Minnesota Governor Walz signs paid family, medical leave bill into law

By | May 26, 2023

  • Minnesota Democratic Governor Tim Walz on Thursday signed a bill requiring employers to provide paid family and medical leave into law.
  • Under the bill, workers would be entitled to up to 12 weeks of family or medical leave, with time off limited to 20 weeks if the two are combined.
  • “This is going to be a huge equalizer in addressing the deep and persistent inequities that exist in Minnesota,” noted the bill’s lead author, state Rep. Ruth Richardson. “This is going to ensure that people who have been left out of paid leave programs for the first time will have the opportunity to take care of themselves and not have to choose between a paycheck and their loved ones.”

Minnesota workers will be entitled to paid time off when they are seriously ill or to care for newborns and loved ones starting in 2026 under a bill Democratic Gov. Tim Walz signed Thursday, making his state the 12th to require these benefits.

The paid family and medical leave program would give Minnesota workers up to 12 weeks off a year with partial pay to care for a newborn or a sick family member, and up to 12 weeks to recover from their own serious illness. Benefits will be limited to 20 weeks a year for employees who take advantage of both.

Business groups fought to block the proposal, warning it would impose huge costs and regulatory burdens on employers and exacerbate their staffing problems. But it was hailed by supporters who said it would bring equality and fairness to the workplace.


“Everyone deserves paid time away from work to heal, grow and live,” said Lt. Govt. Peggy Flanagan during the signing ceremony. “This time is not optional. It is not a nice-to-have. It is a must if we are truly going to be the best state in the country to raise a family.”

The program will work in the same way as unemployment insurance. It will be financed by a new 0.7% payroll tax on employers that will come into force in 2026. Employers can deduct half of the premium from their employees’ wages. The law includes protection against retaliation for employees who take time off. It also includes premium relief for smaller companies.

Paid family and medical leave will align with the state’s new earned sick and safe time program that goes into effect Jan. 1 to provide short-term relief. Employees will earn one hour of sick and safe time for every 30 hours worked, up to a maximum of 48 hours a year, unless the employer agrees to more.

Democratic Minnesota Gov. Tim Walz signed a bill Thursday that would require employers to provide up to 20 weeks of paid family and medical leave by 2026. (AP Photo/Steve Karnowski)

Minnesota will become the 12th state plus the District of Columbia to have some form of paid family and medical leave program. Walz said the lawmakers, activists and administration who developed it have worked closely with those states to learn from their programs and how to improve them.

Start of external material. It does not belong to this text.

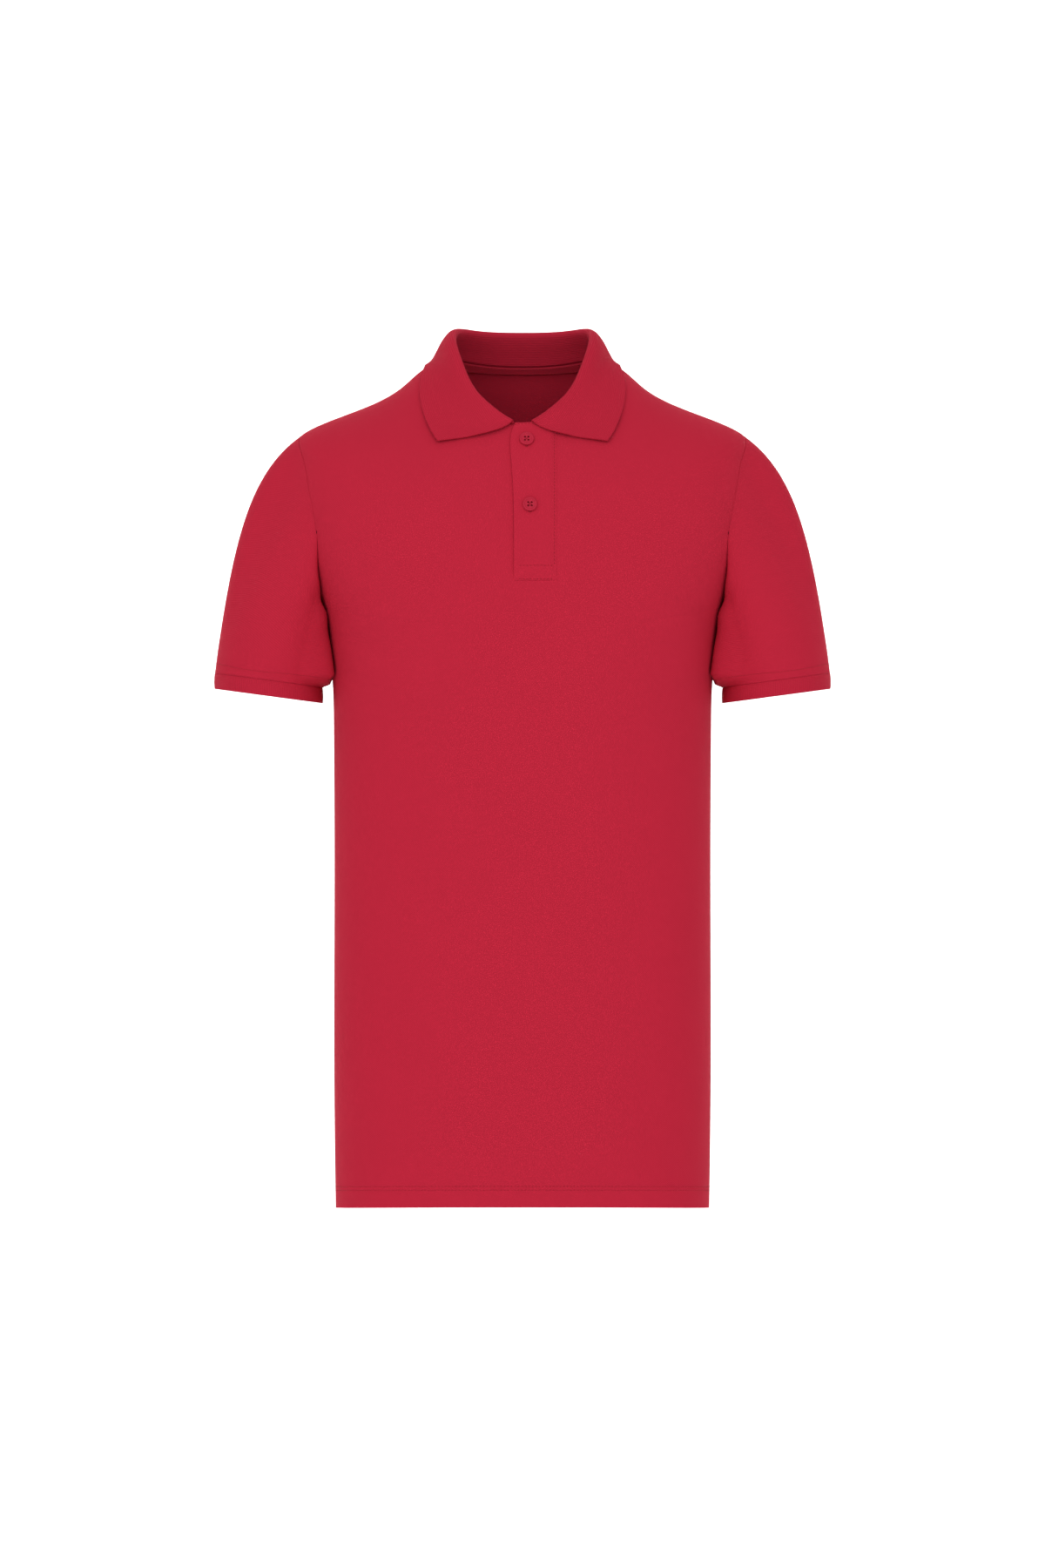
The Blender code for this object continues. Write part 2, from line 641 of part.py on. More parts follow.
def heights_of_front(z, x):
    """Side heights of the rings that pass the given front points."""
    fine = np.linspace(UNDERARM_Z, NECK_Z, 400)
    found = []
    for want_z, want_x in zip(np.ravel(z), np.ravel(x)):
        line = form(fine, angle_at_x(fine, want_x))
        found.append(np.interp(want_z, line[:, 2], fine))
    return np.array(found).reshape(np.shape(z))


def front_point(x, z, out=0.0):
    """A point of the front by its place in the front view, moved out from the cloth."""
    side_z = heights_of_front(np.asarray(z, float), np.asarray(x, float))
    angle = angle_at_x(side_z, x)
    return form(side_z, angle) + form_normal(side_z, angle) * out


def placket_strip(name, foot_z, left_edge, right_edge, out, wall, parts):
    """A strip on the front, from its foot to the neck edge."""
    foot_ring = float(heights_of_front(np.array([foot_z]), np.array([10.0]))[0])
    rings = np.linspace(foot_ring, NECK_Z - PLACKET_TOP, 12)
    middle_z = ring(rings)["front_z"]
    across = np.linspace(0, 1, 5)
    left = left_edge(middle_z)[:, None]
    x = left + (right_edge - left) * across
    side_z = np.repeat(rings[:, None], len(across), axis=1)
    angle = angle_at_x(side_z, x)
    grid = form(side_z, angle) + form_normal(side_z, angle) * out
    return sheet_object(name, grid, (CRIMSON, 0.85), parts, wall)


def plackets(parts):
    knots = column(PLACKET_EDGE, PLACKET_EDGE_COLUMNS, "z")
    edges = column(PLACKET_EDGE, PLACKET_EDGE_COLUMNS, "x")

    def free_edge(z):
        return smooth(knots, edges, np.clip(z, knots[0], knots[-1]))

    def sewn_edge(z):
        return np.full_like(z, SLOT_LEFT + SEAM_GAP)

    placket_strip(
        "placket_under", SLOT_FOOT_Z + SEAM_GAP, sewn_edge, SLOT_RIGHT - SEAM_GAP, 0.0, PIQUE, parts
    )
    placket_strip(
        "placket_top", PLACKET_FOOT_Z, free_edge, PLACKET_RIGHT, PLACKET_OUT, PLACKET_PLY, parts
    )


def button(name, x, z, parts, cutters):
    """A turned disc: flat back, rounded rim and dished face, with four holes through it."""
    rim, height, dish = BUTTON_RADIUS, BUTTON_THICKNESS, BUTTON_DISH
    profile = [
        (0.0, height - dish),
        (rim - BUTTON_RIM - 0.6, height - dish),
        (rim - BUTTON_RIM, height - 0.1),
        (rim - 0.7, height),
        (rim - 0.1, height - 0.6),
        (rim, height * 0.5),
        (rim - 0.9, 0.0),
        (0.0, 0.0),
    ]
    mesh = bpy.data.meshes.new(name)
    points = [(px * MM, 0, pz * MM) for px, pz in profile]
    mesh.from_pydata(points, [(i, i + 1) for i in range(len(points) - 1)], [])
    made = bpy.data.objects.new(name, mesh)
    parts.objects.link(made)
    made.data.materials.append(material(name, CRIMSON_BUTTON, 0.35))
    turned = made.modifiers.new("turned", "SCREW")
    turned.steps = turned.render_steps = 28
    turned.use_merge_vertices = True
    turned.merge_threshold = 0.00005
    turned.use_smooth_shade = True
    seat = PLACKET_OUT + SEAM_GAP
    place = front_point(np.array([x]), np.array([z]), seat)[0]
    ring_z = heights_of_front(np.array([z]), np.array([x]))
    normal = form_normal(ring_z, angle_at_x(ring_z, np.array([x])))[0]
    turn = Vector(normal).to_track_quat("Z", "Y").to_matrix().to_4x4()
    made.matrix_world = Matrix.Translation(Vector(place * MM)) @ turn
    for k in range(4):
        swing = math.radians(45 + 90 * k)
        bpy.ops.mesh.primitive_cylinder_add(vertices=12, radius=BUTTON_HOLE_RADIUS * MM, depth=8 * MM)
        hole = bpy.context.object
        hole.name = f"{name}_hole_{k}"
        offset = BUTTON_HOLE_SPACING * MM * Vector((math.cos(swing), math.sin(swing), 0))
        hole.matrix_world = made.matrix_world @ Matrix.Translation(offset)
        hole.hide_render = True
        hole.display_type = "WIRE"
        for owner in list(hole.users_collection):
            owner.objects.unlink(hole)
        cutters.objects.link(hole)
        cut = made.modifiers.new(f"hole_{k}", "BOOLEAN")
        cut.operation = "DIFFERENCE"
        cut.object = hole
    return made


def main():
    for old in list(bpy.data.objects):
        bpy.data.objects.remove(old, do_unlink=True)
    parts = collection("polo_shirt")
    cutters = collection("cutters")
    front_panel(parts)
    back_panel(parts)
    sleeves(parts)
    collar(parts)
    neck_tape(parts)
    plackets(parts)
    for name, x, z in BUTTONS:
        button(name, x, z, parts, cutters)


main()
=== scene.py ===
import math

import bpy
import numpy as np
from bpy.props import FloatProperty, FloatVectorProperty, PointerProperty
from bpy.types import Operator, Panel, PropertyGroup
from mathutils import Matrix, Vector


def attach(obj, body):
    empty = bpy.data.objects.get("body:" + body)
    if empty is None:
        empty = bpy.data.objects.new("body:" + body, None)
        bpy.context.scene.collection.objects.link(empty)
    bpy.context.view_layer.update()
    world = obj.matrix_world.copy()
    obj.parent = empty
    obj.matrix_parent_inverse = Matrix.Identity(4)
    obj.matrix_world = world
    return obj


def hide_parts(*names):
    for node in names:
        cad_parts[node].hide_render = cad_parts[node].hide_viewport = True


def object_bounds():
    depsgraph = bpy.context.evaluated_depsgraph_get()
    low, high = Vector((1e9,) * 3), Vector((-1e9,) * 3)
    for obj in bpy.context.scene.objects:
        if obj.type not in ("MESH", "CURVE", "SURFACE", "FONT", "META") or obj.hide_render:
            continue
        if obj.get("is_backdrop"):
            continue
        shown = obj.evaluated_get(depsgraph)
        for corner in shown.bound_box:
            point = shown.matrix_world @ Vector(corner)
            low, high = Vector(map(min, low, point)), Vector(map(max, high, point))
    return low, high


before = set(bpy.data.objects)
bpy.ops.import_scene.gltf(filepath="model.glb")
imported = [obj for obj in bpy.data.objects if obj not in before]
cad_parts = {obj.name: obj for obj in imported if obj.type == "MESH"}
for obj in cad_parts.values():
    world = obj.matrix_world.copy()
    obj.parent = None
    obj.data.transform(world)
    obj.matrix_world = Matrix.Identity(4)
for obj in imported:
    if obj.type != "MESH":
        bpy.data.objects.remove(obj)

# A short-sleeved polo shirt in plain crimson cotton pique, filled out as if worn.
#
# Every cloth piece is a numpy surface: the body is a pile of rounded rings, the sleeves are curves from
# the armhole to the cuff, and the collar is a strip that stands, rolls and falls. Tables and shapes are in
# millimetres in the shirt's own frame: +Z up, -Y out of the front, +X the viewer's right. Meshes are in
# metres. Every cloth mesh has a UV map in metres along its own surface, so that the knit follows it.

bl_info = {
    "name": "Polo shirt in cotton pique",
    "version": (1, 0, 0),
    "blender": (4, 5, 0),
    "location": "3D View > Sidebar > Polo shirt",
    "description": "Cloth, trim, stitching and a plain studio for a packed polo shirt",
    "category": "Object",
}

MM = 0.001
CAD_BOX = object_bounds()

# ---------------------------------------------------------------- sizes of the shirt, in millimetres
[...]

Jocelyn Frye, president of the National Partnership for Women & Families, said Minnesota will end up with one of the strongest programs in the country.

A national paid leave program was part of President Joe Biden’s original “Build Back Better” agenda and passed the U.S. House but did not make it into law. Frye said her group hopes Minnesota’s adoption will increase momentum for the national program one day. But she acknowledged that it will be difficult with the current divided Congress.

“Like so many issues, what happens in the states affects whether Congress takes up issues across the board, and paid family and medical leave is no exception,” she said.


But John Reynolds, state director of the National Federation of Independent Business in Minnesota, called it a “deeply flawed proposal that will cost far more than expected and make it harder for small businesses to stay open.”

Doug Loon, president and CEO of the Minnesota Chamber of Commerce, said the program could become the largest employer mandate in state history.

“This massive policy will bring fundamental changes to every employer and employee in the state — from $1.5 billion or more in annual payroll taxes, unwarranted changes in benefits, to state-approved furloughs for employees,” Loon said in a statement.

But supporters said Minnesota needs to consider the costs of not offering paid leave. They said programs elsewhere have reduced infant and maternal mortality, made it easier for mothers to return to work after giving birth and reduced reliance on social services.


“This is going to be a tremendous equalizer in addressing the deep and persistent disparities that exist in Minnesota,” said lead House author Rep. Ruth Richardson, D-Mendota Heights. “This is going to ensure that people who have been left out of paid leave programs for the first time will have the opportunity to take care of themselves and not have to choose between a paycheck and their loved ones.”